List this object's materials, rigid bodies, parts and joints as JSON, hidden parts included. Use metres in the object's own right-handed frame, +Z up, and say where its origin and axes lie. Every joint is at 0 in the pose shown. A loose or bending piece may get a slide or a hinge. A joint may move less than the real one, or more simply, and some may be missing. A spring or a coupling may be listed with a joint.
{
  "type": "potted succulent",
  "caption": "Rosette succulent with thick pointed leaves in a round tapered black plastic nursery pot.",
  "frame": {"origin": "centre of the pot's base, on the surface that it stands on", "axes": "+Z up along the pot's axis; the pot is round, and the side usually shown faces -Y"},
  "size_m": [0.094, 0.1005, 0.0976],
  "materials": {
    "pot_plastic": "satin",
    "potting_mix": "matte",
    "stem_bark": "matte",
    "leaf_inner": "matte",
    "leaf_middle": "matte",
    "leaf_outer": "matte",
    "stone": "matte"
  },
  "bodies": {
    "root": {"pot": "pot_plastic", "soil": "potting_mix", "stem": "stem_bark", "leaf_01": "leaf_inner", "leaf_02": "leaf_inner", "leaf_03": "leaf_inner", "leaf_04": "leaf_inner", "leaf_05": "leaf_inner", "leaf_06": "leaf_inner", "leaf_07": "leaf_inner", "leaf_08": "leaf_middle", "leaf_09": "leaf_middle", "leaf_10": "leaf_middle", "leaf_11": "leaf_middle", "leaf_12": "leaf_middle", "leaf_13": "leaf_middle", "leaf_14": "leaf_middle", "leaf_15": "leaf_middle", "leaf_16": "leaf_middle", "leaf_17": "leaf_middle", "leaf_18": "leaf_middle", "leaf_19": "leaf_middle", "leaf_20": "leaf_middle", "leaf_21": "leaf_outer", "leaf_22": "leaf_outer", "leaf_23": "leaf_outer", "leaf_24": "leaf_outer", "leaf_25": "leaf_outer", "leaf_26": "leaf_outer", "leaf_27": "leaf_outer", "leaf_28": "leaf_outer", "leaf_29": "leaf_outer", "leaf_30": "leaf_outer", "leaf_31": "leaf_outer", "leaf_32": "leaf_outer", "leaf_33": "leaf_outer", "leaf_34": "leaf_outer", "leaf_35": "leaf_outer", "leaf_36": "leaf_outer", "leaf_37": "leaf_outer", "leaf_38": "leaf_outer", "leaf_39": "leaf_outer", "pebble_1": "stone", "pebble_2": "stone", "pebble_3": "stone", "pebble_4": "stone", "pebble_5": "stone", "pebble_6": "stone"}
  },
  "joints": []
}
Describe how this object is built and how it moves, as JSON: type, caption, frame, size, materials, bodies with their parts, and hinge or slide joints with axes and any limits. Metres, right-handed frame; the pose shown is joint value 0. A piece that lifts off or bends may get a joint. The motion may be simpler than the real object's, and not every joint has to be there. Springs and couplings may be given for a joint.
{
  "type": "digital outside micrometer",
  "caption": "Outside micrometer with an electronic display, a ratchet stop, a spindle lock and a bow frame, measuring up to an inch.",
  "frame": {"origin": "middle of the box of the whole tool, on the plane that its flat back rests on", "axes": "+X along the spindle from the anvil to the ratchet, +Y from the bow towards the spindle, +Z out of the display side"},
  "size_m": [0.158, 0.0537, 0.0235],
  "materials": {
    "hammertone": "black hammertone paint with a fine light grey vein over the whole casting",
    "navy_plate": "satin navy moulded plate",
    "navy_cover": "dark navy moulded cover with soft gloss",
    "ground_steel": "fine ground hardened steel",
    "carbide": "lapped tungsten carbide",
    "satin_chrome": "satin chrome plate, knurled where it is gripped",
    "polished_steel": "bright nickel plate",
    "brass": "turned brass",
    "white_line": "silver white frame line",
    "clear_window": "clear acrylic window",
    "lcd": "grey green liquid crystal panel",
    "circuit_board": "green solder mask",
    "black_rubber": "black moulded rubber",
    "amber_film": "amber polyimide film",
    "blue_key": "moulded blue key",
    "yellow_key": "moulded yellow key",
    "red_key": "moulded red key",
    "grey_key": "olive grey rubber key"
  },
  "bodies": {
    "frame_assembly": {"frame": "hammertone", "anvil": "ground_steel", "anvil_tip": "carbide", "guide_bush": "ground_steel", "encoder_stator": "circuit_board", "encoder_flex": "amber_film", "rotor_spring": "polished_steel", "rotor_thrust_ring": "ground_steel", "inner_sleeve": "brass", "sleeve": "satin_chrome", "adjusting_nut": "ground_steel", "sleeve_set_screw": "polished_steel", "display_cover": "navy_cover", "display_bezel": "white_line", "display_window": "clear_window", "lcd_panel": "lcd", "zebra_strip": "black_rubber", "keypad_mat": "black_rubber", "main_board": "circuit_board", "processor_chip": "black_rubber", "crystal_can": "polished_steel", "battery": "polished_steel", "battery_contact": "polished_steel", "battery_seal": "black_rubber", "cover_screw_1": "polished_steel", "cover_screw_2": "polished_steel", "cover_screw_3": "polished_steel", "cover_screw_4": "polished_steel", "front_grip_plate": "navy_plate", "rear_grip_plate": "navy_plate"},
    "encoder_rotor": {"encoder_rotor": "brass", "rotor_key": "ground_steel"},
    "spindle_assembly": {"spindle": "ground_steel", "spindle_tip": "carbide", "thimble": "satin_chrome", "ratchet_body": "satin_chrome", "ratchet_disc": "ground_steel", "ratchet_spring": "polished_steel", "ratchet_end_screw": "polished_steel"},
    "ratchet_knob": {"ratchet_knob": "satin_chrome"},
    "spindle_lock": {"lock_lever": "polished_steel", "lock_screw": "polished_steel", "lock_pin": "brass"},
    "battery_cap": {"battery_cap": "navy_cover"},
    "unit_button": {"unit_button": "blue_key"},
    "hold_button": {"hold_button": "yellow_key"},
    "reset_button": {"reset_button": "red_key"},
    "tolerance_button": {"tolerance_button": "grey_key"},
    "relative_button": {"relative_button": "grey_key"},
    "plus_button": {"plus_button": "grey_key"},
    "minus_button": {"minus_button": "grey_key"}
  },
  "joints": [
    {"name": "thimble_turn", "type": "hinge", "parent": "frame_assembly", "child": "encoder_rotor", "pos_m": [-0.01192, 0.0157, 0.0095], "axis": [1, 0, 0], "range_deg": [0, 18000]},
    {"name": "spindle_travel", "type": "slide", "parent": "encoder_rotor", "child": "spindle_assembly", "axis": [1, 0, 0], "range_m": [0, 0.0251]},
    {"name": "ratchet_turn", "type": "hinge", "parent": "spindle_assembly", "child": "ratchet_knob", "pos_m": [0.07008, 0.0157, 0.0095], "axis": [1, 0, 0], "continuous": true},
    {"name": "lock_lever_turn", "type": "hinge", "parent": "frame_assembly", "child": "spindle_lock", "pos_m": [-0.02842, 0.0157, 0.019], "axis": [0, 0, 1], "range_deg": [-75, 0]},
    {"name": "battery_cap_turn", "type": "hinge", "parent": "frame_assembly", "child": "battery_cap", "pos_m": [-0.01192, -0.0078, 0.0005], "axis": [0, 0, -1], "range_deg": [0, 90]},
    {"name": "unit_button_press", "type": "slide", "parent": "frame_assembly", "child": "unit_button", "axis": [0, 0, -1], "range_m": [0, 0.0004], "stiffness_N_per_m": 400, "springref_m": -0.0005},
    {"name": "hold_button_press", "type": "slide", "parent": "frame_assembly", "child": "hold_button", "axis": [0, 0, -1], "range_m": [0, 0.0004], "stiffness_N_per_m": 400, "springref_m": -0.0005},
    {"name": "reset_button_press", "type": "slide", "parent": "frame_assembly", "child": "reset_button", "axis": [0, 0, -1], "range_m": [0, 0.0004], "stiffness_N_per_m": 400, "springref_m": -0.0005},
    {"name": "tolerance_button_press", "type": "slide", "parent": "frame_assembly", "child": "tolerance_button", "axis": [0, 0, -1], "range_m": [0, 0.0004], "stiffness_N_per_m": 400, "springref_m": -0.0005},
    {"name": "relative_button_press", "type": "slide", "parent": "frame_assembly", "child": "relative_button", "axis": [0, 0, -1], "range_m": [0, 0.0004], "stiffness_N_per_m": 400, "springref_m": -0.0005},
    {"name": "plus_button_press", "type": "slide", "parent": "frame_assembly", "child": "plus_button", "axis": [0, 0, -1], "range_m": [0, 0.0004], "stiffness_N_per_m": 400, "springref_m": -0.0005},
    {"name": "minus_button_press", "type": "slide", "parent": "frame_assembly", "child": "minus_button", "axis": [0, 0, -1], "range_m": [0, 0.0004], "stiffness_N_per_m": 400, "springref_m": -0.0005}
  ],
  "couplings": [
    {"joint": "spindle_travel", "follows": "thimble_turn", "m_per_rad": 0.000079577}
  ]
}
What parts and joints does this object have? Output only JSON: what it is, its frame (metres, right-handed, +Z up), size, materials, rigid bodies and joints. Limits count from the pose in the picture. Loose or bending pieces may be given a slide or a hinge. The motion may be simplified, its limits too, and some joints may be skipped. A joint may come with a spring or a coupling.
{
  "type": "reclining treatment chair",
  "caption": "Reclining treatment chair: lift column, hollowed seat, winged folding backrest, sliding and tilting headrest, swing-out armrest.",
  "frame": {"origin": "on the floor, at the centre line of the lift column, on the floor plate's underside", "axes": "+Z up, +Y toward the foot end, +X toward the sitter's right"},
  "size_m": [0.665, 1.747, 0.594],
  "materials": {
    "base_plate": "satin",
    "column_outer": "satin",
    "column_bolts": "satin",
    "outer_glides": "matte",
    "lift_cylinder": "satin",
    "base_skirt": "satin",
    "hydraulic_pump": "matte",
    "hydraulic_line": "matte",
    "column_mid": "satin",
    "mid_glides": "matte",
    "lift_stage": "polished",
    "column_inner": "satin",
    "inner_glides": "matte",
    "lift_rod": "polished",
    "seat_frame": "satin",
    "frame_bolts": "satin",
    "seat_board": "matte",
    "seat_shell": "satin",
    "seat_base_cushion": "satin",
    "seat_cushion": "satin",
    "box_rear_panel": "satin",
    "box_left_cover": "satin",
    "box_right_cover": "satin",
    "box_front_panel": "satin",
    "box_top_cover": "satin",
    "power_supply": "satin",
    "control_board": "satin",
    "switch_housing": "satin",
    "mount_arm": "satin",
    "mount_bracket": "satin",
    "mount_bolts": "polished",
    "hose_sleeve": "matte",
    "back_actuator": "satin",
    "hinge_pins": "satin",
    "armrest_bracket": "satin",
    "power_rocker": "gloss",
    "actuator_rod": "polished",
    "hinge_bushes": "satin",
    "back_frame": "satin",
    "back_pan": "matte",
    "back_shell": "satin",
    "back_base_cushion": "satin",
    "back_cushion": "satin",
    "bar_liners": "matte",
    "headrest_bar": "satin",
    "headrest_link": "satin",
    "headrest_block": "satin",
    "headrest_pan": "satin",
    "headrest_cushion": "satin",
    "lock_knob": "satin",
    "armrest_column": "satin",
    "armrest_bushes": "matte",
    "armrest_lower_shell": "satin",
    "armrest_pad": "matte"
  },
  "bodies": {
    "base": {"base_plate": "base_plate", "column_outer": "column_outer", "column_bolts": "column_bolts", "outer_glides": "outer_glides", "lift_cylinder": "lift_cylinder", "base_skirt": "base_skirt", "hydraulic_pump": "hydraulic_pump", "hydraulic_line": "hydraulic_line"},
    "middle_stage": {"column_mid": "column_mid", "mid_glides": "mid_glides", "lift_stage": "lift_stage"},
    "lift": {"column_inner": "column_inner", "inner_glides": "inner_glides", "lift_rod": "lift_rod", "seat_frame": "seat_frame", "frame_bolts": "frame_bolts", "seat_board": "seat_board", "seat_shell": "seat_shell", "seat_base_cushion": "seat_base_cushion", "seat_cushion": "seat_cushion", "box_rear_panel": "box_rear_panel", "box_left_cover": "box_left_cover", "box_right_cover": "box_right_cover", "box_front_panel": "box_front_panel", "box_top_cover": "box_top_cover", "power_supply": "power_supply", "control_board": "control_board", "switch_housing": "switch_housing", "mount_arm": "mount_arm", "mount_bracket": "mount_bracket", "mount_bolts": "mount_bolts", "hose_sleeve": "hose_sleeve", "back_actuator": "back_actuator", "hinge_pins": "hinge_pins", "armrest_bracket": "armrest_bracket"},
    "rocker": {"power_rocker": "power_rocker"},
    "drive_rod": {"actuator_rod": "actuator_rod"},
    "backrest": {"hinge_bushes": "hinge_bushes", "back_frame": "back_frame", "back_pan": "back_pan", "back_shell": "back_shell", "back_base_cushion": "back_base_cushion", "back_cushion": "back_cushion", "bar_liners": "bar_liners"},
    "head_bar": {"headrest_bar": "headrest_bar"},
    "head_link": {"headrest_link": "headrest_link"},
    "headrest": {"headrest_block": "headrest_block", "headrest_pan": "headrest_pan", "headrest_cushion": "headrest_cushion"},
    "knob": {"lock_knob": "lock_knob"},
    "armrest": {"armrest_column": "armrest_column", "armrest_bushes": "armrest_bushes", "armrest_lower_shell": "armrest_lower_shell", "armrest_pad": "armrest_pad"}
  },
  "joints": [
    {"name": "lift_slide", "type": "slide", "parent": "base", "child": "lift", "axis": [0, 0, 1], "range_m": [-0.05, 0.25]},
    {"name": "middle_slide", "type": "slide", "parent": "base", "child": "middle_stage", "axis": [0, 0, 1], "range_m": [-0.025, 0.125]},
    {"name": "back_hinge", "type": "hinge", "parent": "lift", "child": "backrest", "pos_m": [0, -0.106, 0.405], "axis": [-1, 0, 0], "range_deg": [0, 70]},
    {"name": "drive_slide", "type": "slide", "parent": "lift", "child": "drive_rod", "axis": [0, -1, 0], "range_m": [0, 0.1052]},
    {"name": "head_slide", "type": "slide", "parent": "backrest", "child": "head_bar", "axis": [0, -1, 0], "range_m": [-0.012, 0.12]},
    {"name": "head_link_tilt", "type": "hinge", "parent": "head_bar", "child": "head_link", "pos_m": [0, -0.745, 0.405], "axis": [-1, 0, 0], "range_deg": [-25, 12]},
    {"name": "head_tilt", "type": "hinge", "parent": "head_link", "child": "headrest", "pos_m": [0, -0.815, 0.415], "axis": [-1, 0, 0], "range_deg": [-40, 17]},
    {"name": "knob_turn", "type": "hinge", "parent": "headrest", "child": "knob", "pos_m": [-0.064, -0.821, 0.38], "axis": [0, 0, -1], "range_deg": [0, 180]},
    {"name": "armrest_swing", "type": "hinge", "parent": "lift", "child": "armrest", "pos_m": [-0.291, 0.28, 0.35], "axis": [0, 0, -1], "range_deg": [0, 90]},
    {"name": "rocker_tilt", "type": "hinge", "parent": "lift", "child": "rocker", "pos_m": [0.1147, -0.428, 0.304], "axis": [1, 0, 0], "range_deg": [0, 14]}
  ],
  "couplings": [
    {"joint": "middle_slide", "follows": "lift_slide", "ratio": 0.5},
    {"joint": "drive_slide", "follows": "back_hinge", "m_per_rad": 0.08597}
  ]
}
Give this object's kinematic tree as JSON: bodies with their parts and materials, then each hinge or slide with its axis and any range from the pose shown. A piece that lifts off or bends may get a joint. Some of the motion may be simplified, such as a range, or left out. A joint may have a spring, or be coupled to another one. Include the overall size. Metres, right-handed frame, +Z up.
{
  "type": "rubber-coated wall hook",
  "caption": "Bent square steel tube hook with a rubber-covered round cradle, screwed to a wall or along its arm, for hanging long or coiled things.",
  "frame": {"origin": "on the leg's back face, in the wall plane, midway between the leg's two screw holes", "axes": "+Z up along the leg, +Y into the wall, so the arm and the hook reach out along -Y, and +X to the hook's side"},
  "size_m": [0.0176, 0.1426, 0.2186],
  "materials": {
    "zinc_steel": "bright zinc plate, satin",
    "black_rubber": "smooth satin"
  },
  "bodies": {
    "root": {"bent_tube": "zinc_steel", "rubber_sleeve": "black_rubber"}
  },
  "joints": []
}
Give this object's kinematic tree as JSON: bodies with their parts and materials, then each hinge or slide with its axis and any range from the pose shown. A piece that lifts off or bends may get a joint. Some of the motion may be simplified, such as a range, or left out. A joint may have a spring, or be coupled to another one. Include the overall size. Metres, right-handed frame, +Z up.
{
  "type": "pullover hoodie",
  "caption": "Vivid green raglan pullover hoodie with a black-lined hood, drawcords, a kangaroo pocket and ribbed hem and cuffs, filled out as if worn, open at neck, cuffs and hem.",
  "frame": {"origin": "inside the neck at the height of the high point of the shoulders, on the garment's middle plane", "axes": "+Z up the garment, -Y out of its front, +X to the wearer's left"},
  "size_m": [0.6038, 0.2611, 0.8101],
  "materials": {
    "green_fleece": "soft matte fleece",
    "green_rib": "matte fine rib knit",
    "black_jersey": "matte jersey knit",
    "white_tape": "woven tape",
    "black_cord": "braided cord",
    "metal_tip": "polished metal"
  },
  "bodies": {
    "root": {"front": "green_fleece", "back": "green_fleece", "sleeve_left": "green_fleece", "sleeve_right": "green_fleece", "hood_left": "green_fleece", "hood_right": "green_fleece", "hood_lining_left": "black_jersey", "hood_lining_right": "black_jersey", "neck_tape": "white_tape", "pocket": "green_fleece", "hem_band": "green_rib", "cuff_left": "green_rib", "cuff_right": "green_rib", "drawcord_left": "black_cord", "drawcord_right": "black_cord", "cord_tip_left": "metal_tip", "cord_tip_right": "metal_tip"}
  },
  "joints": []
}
::::::::::
▸ Exercise task
Pull every line containing the word "bending" out of the material.

▸ Exercise answer
List this object's materials, rigid bodies, parts and joints as JSON, hidden parts included. Use metres in the object's own right-handed frame, +Z up, and say where its origin and axes lie. Every joint is at 0 in the pose shown. A loose or bending piece may get a slide or a hinge. A joint may move less than the real one, or more simply, and some may be missing. A spring or a coupling may be listed with a joint.
What parts and joints does this object have? Output only JSON: what it is, its frame (metres, right-handed, +Z up), size, materials, rigid bodies and joints. Limits count from the pose in the picture. Loose or bending pieces may be given a slide or a hinge. The motion may be simplified, its limits too, and some joints may be skipped. A joint may come with a spring or a coupling.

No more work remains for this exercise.